Degraded performance
Incident Report for Hero
Postmortem

Firstly, we want to apologize for the inconvenience this outage may have caused.

On Saturday 2021-06-16 at 22:00 NZST we upgraded all our backend services. This included a change in how our services encoded and decoded JSON data. This led to an on flow effect that under high load the new de/encoder consumed 100-300% more CPU processing time and 300-500% more memory. We have rolled back the changes to our most affected services that caused the performance degradation on Tuesday 2021-06-16 at 11:15 NZST.

The following details the performance degradation we experienced before and after our engineers deployed a hotfix to the most affected service:

fig 1. cpu and memory load across people service - lower is better.

fig 2. cpu load for people service across our cluster - lower is better.
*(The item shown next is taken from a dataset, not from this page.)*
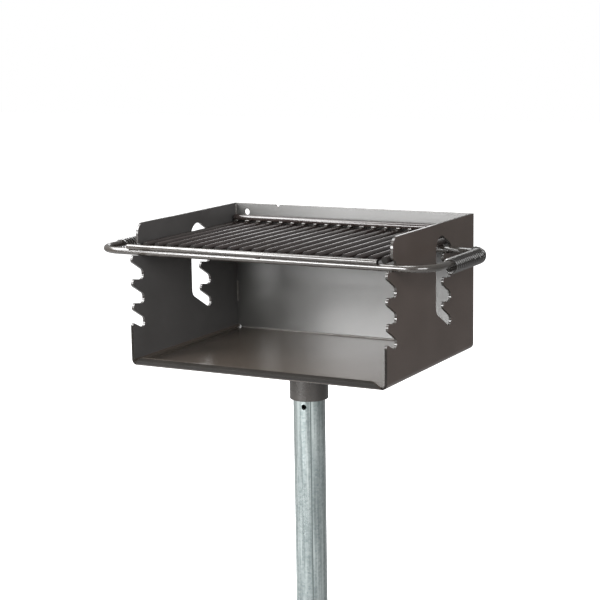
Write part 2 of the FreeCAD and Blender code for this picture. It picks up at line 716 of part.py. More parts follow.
def make_grip(label, leg, inward):
    """A coil of spring wire round the loop's side leg and on round its rear corner."""
    quarters = int(size["grip_turns"]) * 4
    marks = [grip_point(n * math.pi / 2, leg, inward) for n in range(quarters + 1)]
    edges = []
    for (start, start_way), (end, end_way) in zip(marks, marks[1:]):
        edges += joined_arcs(start, start_way, end, end_way)
    wire = Part.Wire(edges)
    point, way = marks[0]
    ring = Part.Wire(Part.makeCircle(size["grip_wire"] / 2, point, way))
    coil = wire.makePipeShell([ring], True, False)
    expected = math.pi * size["grip_wire"] ** 2 / 4 * wire.Length
    steps = 24
    line_points = [grip_point(n * 2 * math.pi / steps, leg, inward)[0]
                   for n in range(int(size["grip_turns"]) * steps + 1)]
    least = min((a - b).Length for i, a in enumerate(line_points)
                for b in line_points[i + steps // 2:i + 2 * steps])
    print("%s: wire %.1f mm long, volume %.0f of %.0f mm3, least gap to itself %.2f mm"
          % (label, wire.Length, coil.Volume, expected, least - size["grip_wire"]))
    grip = doc.addObject("Part::Feature", label)
    grip.Shape = coil
    in_firebox(grip)
    keep(grip, label)


make_post()
make_collar()
make_firebox_shell()
make_back_panel()
make_seam_welds()
make_handle_loop()
make_grate_rods()
make_grate_welds()
left_leg, right_leg = loop_legs()
make_grip("coil_grip_left", left_leg, 1)
make_grip("coil_grip_right", right_leg, -1)
doc.recompute()

for thing in doc.Objects:
    if "Invalid" in thing.State or "Error" in thing.State:
        raise RuntimeError("%s did not rebuild: %s" % (thing.Label, thing.State))

os.makedirs("parts", exist_ok=True)
for thing in written:
    shape = thing.Shape
    if shape.isNull() or not shape.isValid() or not shape.Solids:
        raise RuntimeError(thing.Label + " is not a valid solid")
    shape.exportStep("parts/%s.step" % thing.Label)
    print("%-18s %2d solids, %8.0f mm3" % (thing.Label, len(shape.Solids), shape.Volume))
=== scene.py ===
import math
import random
import bpy
from mathutils import Matrix, Vector


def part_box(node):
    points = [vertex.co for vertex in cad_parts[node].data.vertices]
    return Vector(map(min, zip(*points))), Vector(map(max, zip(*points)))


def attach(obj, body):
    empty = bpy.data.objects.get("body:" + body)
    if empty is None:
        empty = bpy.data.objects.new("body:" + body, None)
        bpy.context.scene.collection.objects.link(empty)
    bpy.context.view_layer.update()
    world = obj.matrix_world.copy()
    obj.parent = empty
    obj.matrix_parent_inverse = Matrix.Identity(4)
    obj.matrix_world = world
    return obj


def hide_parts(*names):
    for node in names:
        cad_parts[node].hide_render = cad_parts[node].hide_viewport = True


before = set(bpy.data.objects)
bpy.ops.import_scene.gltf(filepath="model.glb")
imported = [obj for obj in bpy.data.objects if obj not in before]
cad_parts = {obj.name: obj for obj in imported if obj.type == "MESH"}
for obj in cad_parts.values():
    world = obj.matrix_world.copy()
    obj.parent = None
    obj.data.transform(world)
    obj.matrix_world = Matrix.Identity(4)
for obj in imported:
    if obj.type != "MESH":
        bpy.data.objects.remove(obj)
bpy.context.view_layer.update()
mm = 0.001
random.seed(7)
print("frame loaded")


# Small helpers for picking pieces and finishing them.

mergeRules = {"near": 0.002 * mm, "flatWithin": math.radians(0.6)}
easeRules = {"from": math.radians(30), "segments": 2, "smooth": 40, "weight": 90}


def pick(*pieces):
    if bpy.context.object and bpy.context.object.mode != "OBJECT":
        bpy.ops.object.mode_set(mode="OBJECT")
    bpy.ops.object.select_all(action="DESELECT")
    for piece in pieces:
        piece.select_set(True)
    bpy.context.view_layer.objects.active = pieces[0]


def newest(name):
    piece = bpy.context.object
    piece.name = name
    piece.data.name = name
    return piece


def applyPlace(piece):
    pick(piece)
    bpy.ops.object.transform_apply(location=True, rotation=True, scale=True)


def modify(piece, kind, **settings):  # adds a modifier and applies it
    pick(piece)
    modifier = piece.modifiers.new(kind.title(), kind)
    for key, value in settings.items():
        setattr(modifier, key, value)
    bpy.ops.object.modifier_apply(modifier=modifier.name)


def smooth(piece, degrees):
    pick(piece)
    bpy.ops.object.shade_smooth_by_angle(angle=math.radians(degrees))


def paintWith(piece, *materials):
    piece.data.materials.clear()
    for material in materials:
        piece.data.materials.append(material)


def finishPiece(piece, body, slotName, *nodes):
    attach(piece, body)
    if nodes:
        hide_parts(*nodes)


# The CAD node's shape again, with its loose triangles joined into whole faces.
def mergedCopy(nodeName, name):
    piece = bpy.data.objects.new(name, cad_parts[nodeName].data.copy())
    piece.data.name = name
    bpy.context.collection.objects.link(piece)
    pick(piece)
    bpy.ops.object.mode_set(mode="EDIT")
    bpy.ops.mesh.select_all(action="SELECT")
    bpy.ops.mesh.remove_doubles(threshold=mergeRules["near"])
    bpy.ops.mesh.dissolve_limited(angle_limit=mergeRules["flatWithin"])
    bpy.ops.object.mode_set(mode="OBJECT")
    return piece


def easeEdges(piece, width):  # rounds sharp edges, keeps flats flat
    modify(piece, "BEVEL", width=width, segments=easeRules["segments"], limit_method="ANGLE",
           angle_limit=easeRules["from"], use_clamp_overlap=True, miter_outer="MITER_ARC")
    smooth(piece, easeRules["smooth"])
    modify(piece, "WEIGHTED_NORMAL", keep_sharp=True, weight=easeRules["weight"])


def selectWhere(piece, kind, test):  # ends in edit mode
    pick(piece)
    bpy.ops.object.mode_set(mode="EDIT")
    bpy.ops.mesh.select_mode(type=kind)
    bpy.ops.mesh.select_all(action="DESELECT")
    bpy.ops.object.mode_set(mode="OBJECT")
    items = {"VERT": piece.data.vertices, "FACE": piece.data.polygons}
    for item in items[kind]:
        item.select = test(item)
    bpy.ops.object.mode_set(mode="EDIT")


# Finishes. All their patterns lie on object coordinates, so they stay with their pieces.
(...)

Over the next week, we will finalize a rollback to the old JSON de/encoder for all of our services and stage the change for next week. This will enable our API consumers to amend any required changes over the next week. We are also investigating better processes to avoid performance regressions in future.

Team Hero.

Posted Jun 16, 2021 - 15:57 NZST

Resolved
This incident has been resolved.
Posted Jun 16, 2021 - 13:34 NZST
Monitoring
A fix has been implemented and we are monitoring the results.
Posted Jun 15, 2021 - 09:27 NZST
Identified
We're experiencing degraded performance on our servers and are actively investigating to isolate the problem.
Posted Jun 15, 2021 - 09:10 NZST
This incident affected: Hero (Hero APIs).